- **PROBLEM STATEMENT**:
Please return the full listing below without altering anything.

- **STORED DATA**:
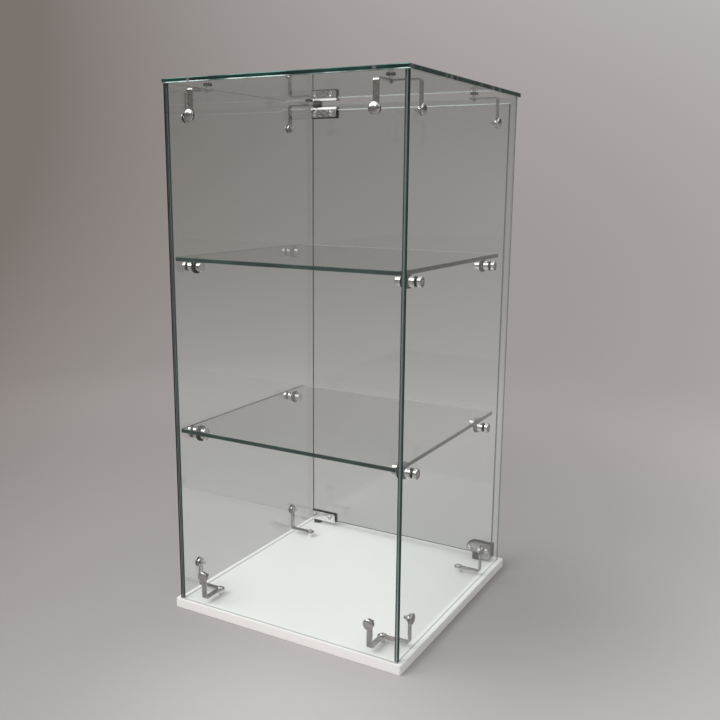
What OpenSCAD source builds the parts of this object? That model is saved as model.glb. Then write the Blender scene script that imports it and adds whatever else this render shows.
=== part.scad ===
// Counter-top glass display case: a white board carries four glass walls under a glass
// top, held at the corners by bent metal arms; two glass shelves stand on bolt-on
// supports, and a glass door at the back turns on two pivot clamps and locks at its foot.
// Millimetres; origin at the middle of the board's underside; the front looks along -Y.

/* [Board] */
// width of the board across the front
board_w = 400; // [380:5:430]
// depth of the board from front to back
board_d = 405; // [395:5:440]
// thickness of the board
board_t = 15; // [14:1:22]
// radius of the board's upright corners
board_corner_r = 3; // [1:0.5:6]
// softening of the board's top and bottom edges
board_edge = 0.8; // [0.4:0.2:1.4]
// board left showing outside each side wall
side_reveal = 7.5; // [6:0.5:10]
// board left showing in front of the front wall
front_reveal = 3; // [2.5:0.5:6]
// board left showing behind the side walls
rear_reveal = 9; // [8.5:0.5:14]

/* [Glass] */
// thickness of every sheet of glass
glass_t = 6; // [5.5:0.1:6.4]
// height of the glass walls
wall_h = 785; // [600:5:900]
// ground bevel along the sheets' upright edges
arris = 0.8; // [0.4:0.1:1.2]
// gap between the front wall and the side walls' edges
front_joint = 0.5; // [0.3:0.1:1]
// top sheet past the side walls on each side
top_side_lip = 3; // [1:0.5:5]
// top sheet past the front wall
top_front_lip = 1; // [0:0.5:2]
// radius of the top sheet's corners
top_corner_r = 3; // [1:0.5:6]

/* [Shelves] */
// height of the lower shelf's underside above the board
lower_shelf_z = 273; // [200:1:300]
// height of the upper shelf's underside above the lower one's
shelf_spacing = 261.5; // [200:0.5:280]
// gap between a shelf and the left wall
shelf_left_gap = 1.2; // [0.8:0.1:3]
// gap between a shelf and the right wall
shelf_right_gap = 4.5; // [1:0.1:6]
// gap between a shelf and the front wall
shelf_front_gap = 3; // [1:0.5:8]
// gap between a shelf and the door
shelf_rear_gap = 28; // [20:1:50]

/* [Shelf supports] */
// front supports behind the front wall's inner face
support_front_y = 36; // [30:1:45]
// rear supports in front of the side walls' rear edges
support_rear_y = 87; // [82:1:110]
// diameter of the metal spool
spool_d = 14.8; // [13:0.1:16]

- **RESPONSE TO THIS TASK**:
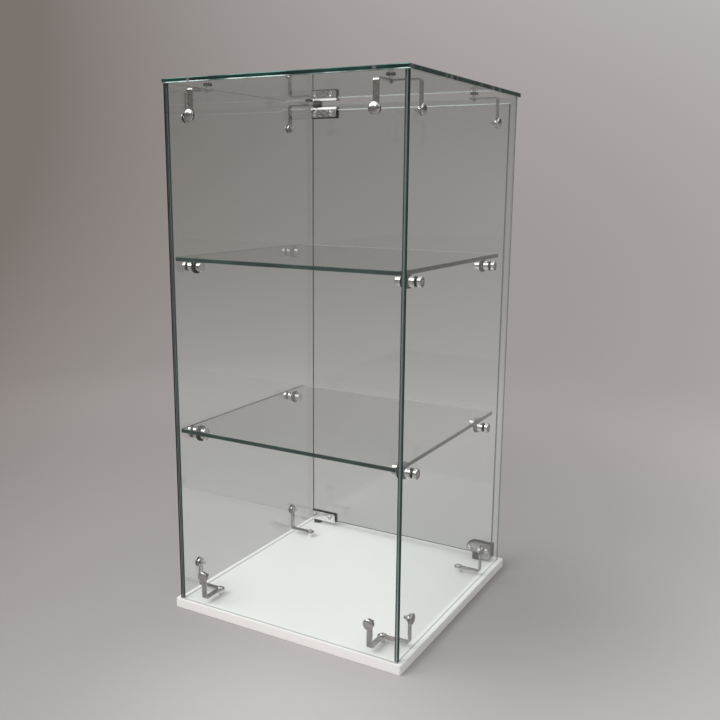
What OpenSCAD source builds the parts of this object? That model is saved as model.glb. Then write the Blender scene script that imports it and adds whatever else this render shows.
=== part.scad ===
// Counter-top glass display case: a white board carries four glass walls under a glass
// top, held at the corners by bent metal arms; two glass shelves stand on bolt-on
// supports, and a glass door at the back turns on two pivot clamps and locks at its foot.
// Millimetres; origin at the middle of the board's underside; the front looks along -Y.

/* [Board] */
// width of the board across the front
board_w = 400; // [380:5:430]
// depth of the board from front to back
board_d = 405; // [395:5:440]
// thickness of the board
board_t = 15; // [14:1:22]
// radius of the board's upright corners
board_corner_r = 3; // [1:0.5:6]
// softening of the board's top and bottom edges
board_edge = 0.8; // [0.4:0.2:1.4]
// board left showing outside each side wall
side_reveal = 7.5; // [6:0.5:10]
// board left showing in front of the front wall
front_reveal = 3; // [2.5:0.5:6]
// board left showing behind the side walls
rear_reveal = 9; // [8.5:0.5:14]

/* [Glass] */
// thickness of every sheet of glass
glass_t = 6; // [5.5:0.1:6.4]
// height of the glass walls
wall_h = 785; // [600:5:900]
// ground bevel along the sheets' upright edges
arris = 0.8; // [0.4:0.1:1.2]
// gap between the front wall and the side walls' edges
front_joint = 0.5; // [0.3:0.1:1]
// top sheet past the side walls on each side
top_side_lip = 3; // [1:0.5:5]
// top sheet past the front wall
top_front_lip = 1; // [0:0.5:2]
// radius of the top sheet's corners
top_corner_r = 3; // [1:0.5:6]

/* [Shelves] */
// height of the lower shelf's underside above the board
lower_shelf_z = 273; // [200:1:300]
// height of the upper shelf's underside above the lower one's
shelf_spacing = 261.5; // [200:0.5:280]
// gap between a shelf and the left wall
shelf_left_gap = 1.2; // [0.8:0.1:3]
// gap between a shelf and the right wall
shelf_right_gap = 4.5; // [1:0.1:6]
// gap between a shelf and the front wall
shelf_front_gap = 3; // [1:0.5:8]
// gap between a shelf and the door
shelf_rear_gap = 28; // [20:1:50]

/* [Shelf supports] */
// front supports behind the front wall's inner face
support_front_y = 36; // [30:1:45]
// rear supports in front of the side walls' rear edges
support_rear_y = 87; // [82:1:110]
// diameter of the metal spool
spool_d = 14.8; // [13:0.1:16]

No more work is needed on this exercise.